Start GIVEN DATA

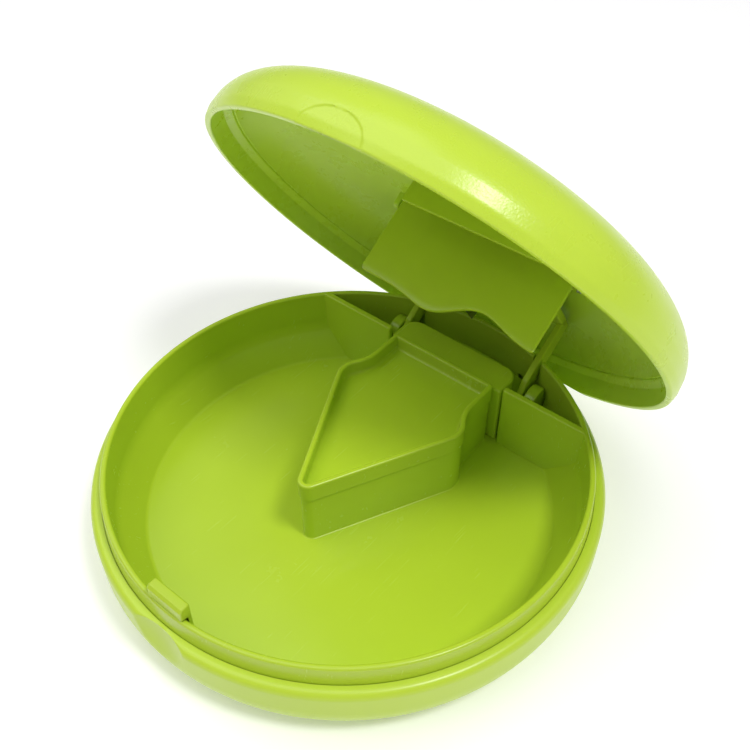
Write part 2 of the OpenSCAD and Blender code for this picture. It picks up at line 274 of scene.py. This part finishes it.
# ---------------------------------------------------------------- objects
def mesh_object(name, solid):
    verts, faces = solid
    mesh = bpy.data.meshes.new(name)
    mesh.from_pydata([(x / 1000, y / 1000, z / 1000) for x, y, z in verts], [], faces)
    bm = bmesh.new()
    bm.from_mesh(mesh)
    bmesh.ops.remove_doubles(bm, verts=bm.verts, dist=1e-7)
    bmesh.ops.dissolve_degenerate(bm, edges=bm.edges, dist=1e-8)
    bmesh.ops.recalc_face_normals(bm, faces=bm.faces)
    bm.to_mesh(mesh)
    bm.free()
    obj = bpy.data.objects.new(name, mesh)
    bpy.context.scene.collection.objects.link(obj)
    return obj


def cut(obj, solid, operation="DIFFERENCE"):
    """Applies an exact boolean with a closed solid."""
    tool = mesh_object(obj.name + "_tool", solid)
    step = obj.modifiers.new("cut", "BOOLEAN")
    step.operation = operation
    step.solver = "EXACT"
    step.use_self = False
    step.object = tool
    depsgraph = bpy.context.evaluated_depsgraph_get()
    made = bpy.data.meshes.new_from_object(obj.evaluated_get(depsgraph))
    obj.modifiers.clear()
    obj.data = made
    bpy.data.objects.remove(tool)
    return obj


def piece(obj, material, body, nodes, lid=False, sharp=38):
    """Finishes a piece: place, smooth shading, material, body and the nodes it stands for."""
    if lid:
        obj.data.transform(OPENED)
    mesh = obj.data
    mesh.polygons.foreach_set("use_smooth", [True] * len(mesh.polygons))
    mesh.set_sharp_from_angle(angle=math.radians(sharp))
    even = obj.modifiers.new("even_normals", "WEIGHTED_NORMAL")
    even.keep_sharp = True
    mesh.materials.clear()
    mesh.materials.append(material)
    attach(obj, body)
    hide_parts(*nodes)
    return obj


# ---------------------------------------------------------------- materials
def new_material(name):
    """A material with a principled shader: returns it, a way to add nodes, a way to link them, the shader."""
    material = bpy.data.materials.new(name)
    material.use_nodes = True
    tree = material.node_tree
    tree.nodes.clear()
    link = tree.links.new

    def add(kind, **values):
        made = tree.nodes.new(kind)
        for key, value in values.items():
            if key in made.inputs:
                made.inputs[key].default_value = value
            else:
                setattr(made, key, value)
        return made

    out = add("ShaderNodeOutputMaterial")
    shader = add("ShaderNodeBsdfPrincipled")
    link(shader.outputs["BSDF"], out.inputs["Surface"])
    return material, add, link, shader


def plastic(name, colour, deep, gloss, grain, grain_scale):
    """Glossy moulded plastic: soft colour drift, uneven gloss, faint waves, fine grain and hairline rubs."""
    material, add, link, shader = new_material(name)
    coords = add("ShaderNodeTexCoord").outputs["Object"]

    drift = add("ShaderNodeTexNoise", Scale=38.0, Detail=3.0, Roughness=0.5)
    link(coords, drift.inputs["Vector"])
    tint = add("ShaderNodeValToRGB")
    tint.color_ramp.elements[0].position = 0.3
    tint.color_ramp.elements[1].position = 0.7
    tint.color_ramp.elements[0].color = (*deep, 1)
    tint.color_ramp.elements[1].color = (*colour, 1)
    link(drift.outputs["Fac"], tint.inputs["Fac"])
    link(tint.outputs["Color"], shader.inputs["Base Color"])

    # rubs: noise drawn out into long thin marks, kept only where it is high
    stretch = add("ShaderNodeMapping")
    stretch.inputs["Rotation"].default_value = (0.4, 0.2, 0.9)
    stretch.inputs["Scale"].default_value = (2600, 90, 700)
    link(coords, stretch.inputs["Vector"])
    rubs = add("ShaderNodeTexNoise", Scale=1.0, Detail=2.0, Roughness=0.6)
    link(stretch.outputs["Vector"], rubs.inputs["Vector"])
    rub_level = add("ShaderNodeMapRange")
    rub_level.inputs["From Min"].default_value = 0.62
    rub_level.inputs["From Max"].default_value = 0.80
    rub_level.inputs["To Max"].default_value = 0.045
    link(rubs.outputs["Fac"], rub_level.inputs["Value"])

    cloud = add("ShaderNodeTexNoise", Scale=160.0, Detail=4.0, Roughness=0.6)
    link(coords, cloud.inputs["Vector"])
    cloud_level = add("ShaderNodeMapRange")
    cloud_level.inputs["To Min"].default_value = gloss - 0.05
    cloud_level.inputs["To Max"].default_value = gloss + 0.07
    link(cloud.outputs["Fac"], cloud_level.inputs["Value"])
    rough = add("ShaderNodeMath", operation="ADD")
    link(cloud_level.outputs["Result"], rough.inputs[0])
    link(rub_level.outputs["Result"], rough.inputs[1])
    link(rough.outputs["Value"], shader.inputs["Roughness"])

    waves = add("ShaderNodeTexNoise", Scale=130.0, Detail=1.0)
    link(coords, waves.inputs["Vector"])
    fine = add("ShaderNodeTexNoise", Scale=grain_scale, Detail=2.0)
    link(coords, fine.inputs["Vector"])
    wave_bump = add("ShaderNodeBump", Strength=0.12)
    wave_bump.inputs["Distance"].default_value = 0.0004
    link(waves.outputs["Fac"], wave_bump.inputs["Height"])
    fine_bump = add("ShaderNodeBump", Strength=grain)
    fine_bump.inputs["Distance"].default_value = 0.00012
    link(fine.outputs["Fac"], fine_bump.inputs["Height"])
    link(wave_bump.outputs["Normal"], fine_bump.inputs["Normal"])
    link(fine_bump.outputs["Normal"], shader.inputs["Normal"])

    shader.inputs["IOR"].default_value = 1.50
    shader.inputs["Specular IOR Level"].default_value = 0.5
    shader.inputs["Subsurface Weight"].default_value = 0.12
    shader.inputs["Subsurface Radius"].default_value = (0.9, 1.0, 0.15)
    shader.inputs["Subsurface Scale"].default_value = 0.0012
    return material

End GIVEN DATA

_DIRECTIONS FOR THIS TASK_
Reproduce all data above, unchanged.

_RESULT OF THIS EXERCISE_
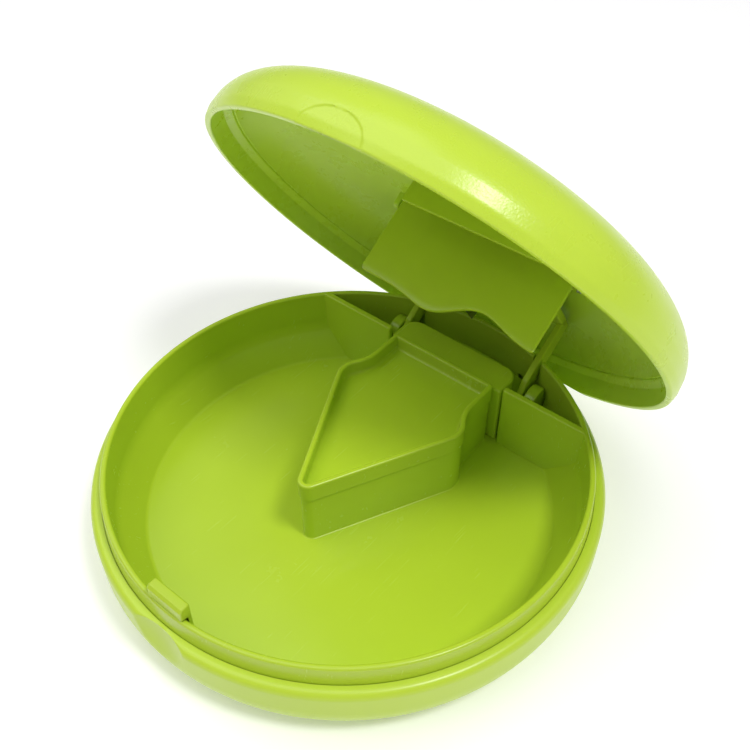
Write part 2 of the OpenSCAD and Blender code for this picture. It picks up at line 274 of scene.py. This part finishes it.
# ---------------------------------------------------------------- objects
def mesh_object(name, solid):
    verts, faces = solid
    mesh = bpy.data.meshes.new(name)
    mesh.from_pydata([(x / 1000, y / 1000, z / 1000) for x, y, z in verts], [], faces)
    bm = bmesh.new()
    bm.from_mesh(mesh)
    bmesh.ops.remove_doubles(bm, verts=bm.verts, dist=1e-7)
    bmesh.ops.dissolve_degenerate(bm, edges=bm.edges, dist=1e-8)
    bmesh.ops.recalc_face_normals(bm, faces=bm.faces)
    bm.to_mesh(mesh)
    bm.free()
    obj = bpy.data.objects.new(name, mesh)
    bpy.context.scene.collection.objects.link(obj)
    return obj


def cut(obj, solid, operation="DIFFERENCE"):
    """Applies an exact boolean with a closed solid."""
    tool = mesh_object(obj.name + "_tool", solid)
    step = obj.modifiers.new("cut", "BOOLEAN")
    step.operation = operation
    step.solver = "EXACT"
    step.use_self = False
    step.object = tool
    depsgraph = bpy.context.evaluated_depsgraph_get()
    made = bpy.data.meshes.new_from_object(obj.evaluated_get(depsgraph))
    obj.modifiers.clear()
    obj.data = made
    bpy.data.objects.remove(tool)
    return obj


def piece(obj, material, body, nodes, lid=False, sharp=38):
    """Finishes a piece: place, smooth shading, material, body and the nodes it stands for."""
    if lid:
        obj.data.transform(OPENED)
    mesh = obj.data
    mesh.polygons.foreach_set("use_smooth", [True] * len(mesh.polygons))
    mesh.set_sharp_from_angle(angle=math.radians(sharp))
    even = obj.modifiers.new("even_normals", "WEIGHTED_NORMAL")
    even.keep_sharp = True
    mesh.materials.clear()
    mesh.materials.append(material)
    attach(obj, body)
    hide_parts(*nodes)
    return obj


# ---------------------------------------------------------------- materials
def new_material(name):
    """A material with a principled shader: returns it, a way to add nodes, a way to link them, the shader."""
    material = bpy.data.materials.new(name)
    material.use_nodes = True
    tree = material.node_tree
    tree.nodes.clear()
    link = tree.links.new

    def add(kind, **values):
        made = tree.nodes.new(kind)
        for key, value in values.items():
            if key in made.inputs:
                made.inputs[key].default_value = value
            else:
                setattr(made, key, value)
        return made

    out = add("ShaderNodeOutputMaterial")
    shader = add("ShaderNodeBsdfPrincipled")
    link(shader.outputs["BSDF"], out.inputs["Surface"])
    return material, add, link, shader


def plastic(name, colour, deep, gloss, grain, grain_scale):
    """Glossy moulded plastic: soft colour drift, uneven gloss, faint waves, fine grain and hairline rubs."""
    material, add, link, shader = new_material(name)
    coords = add("ShaderNodeTexCoord").outputs["Object"]

    drift = add("ShaderNodeTexNoise", Scale=38.0, Detail=3.0, Roughness=0.5)
    link(coords, drift.inputs["Vector"])
    tint = add("ShaderNodeValToRGB")
    tint.color_ramp.elements[0].position = 0.3
    tint.color_ramp.elements[1].position = 0.7
    tint.color_ramp.elements[0].color = (*deep, 1)
    tint.color_ramp.elements[1].color = (*colour, 1)
    link(drift.outputs["Fac"], tint.inputs["Fac"])
    link(tint.outputs["Color"], shader.inputs["Base Color"])

    # rubs: noise drawn out into long thin marks, kept only where it is high
    stretch = add("ShaderNodeMapping")
    stretch.inputs["Rotation"].default_value = (0.4, 0.2, 0.9)
    stretch.inputs["Scale"].default_value = (2600, 90, 700)
    link(coords, stretch.inputs["Vector"])
    rubs = add("ShaderNodeTexNoise", Scale=1.0, Detail=2.0, Roughness=0.6)
    link(stretch.outputs["Vector"], rubs.inputs["Vector"])
    rub_level = add("ShaderNodeMapRange")
    rub_level.inputs["From Min"].default_value = 0.62
    rub_level.inputs["From Max"].default_value = 0.80
    rub_level.inputs["To Max"].default_value = 0.045
    link(rubs.outputs["Fac"], rub_level.inputs["Value"])

    cloud = add("ShaderNodeTexNoise", Scale=160.0, Detail=4.0, Roughness=0.6)
    link(coords, cloud.inputs["Vector"])
    cloud_level = add("ShaderNodeMapRange")
    cloud_level.inputs["To Min"].default_value = gloss - 0.05
    cloud_level.inputs["To Max"].default_value = gloss + 0.07
    link(cloud.outputs["Fac"], cloud_level.inputs["Value"])
    rough = add("ShaderNodeMath", operation="ADD")
    link(cloud_level.outputs["Result"], rough.inputs[0])
    link(rub_level.outputs["Result"], rough.inputs[1])
    link(rough.outputs["Value"], shader.inputs["Roughness"])

    waves = add("ShaderNodeTexNoise", Scale=130.0, Detail=1.0)
    link(coords, waves.inputs["Vector"])
    fine = add("ShaderNodeTexNoise", Scale=grain_scale, Detail=2.0)
    link(coords, fine.inputs["Vector"])
    wave_bump = add("ShaderNodeBump", Strength=0.12)
    wave_bump.inputs["Distance"].default_value = 0.0004
    link(waves.outputs["Fac"], wave_bump.inputs["Height"])
    fine_bump = add("ShaderNodeBump", Strength=grain)
    fine_bump.inputs["Distance"].default_value = 0.00012
    link(fine.outputs["Fac"], fine_bump.inputs["Height"])
    link(wave_bump.outputs["Normal"], fine_bump.inputs["Normal"])
    link(fine_bump.outputs["Normal"], shader.inputs["Normal"])

    shader.inputs["IOR"].default_value = 1.50
    shader.inputs["Specular IOR Level"].default_value = 0.5
    shader.inputs["Subsurface Weight"].default_value = 0.12
    shader.inputs["Subsurface Radius"].default_value = (0.9, 1.0, 0.15)
    shader.inputs["Subsurface Scale"].default_value = 0.0012
    return material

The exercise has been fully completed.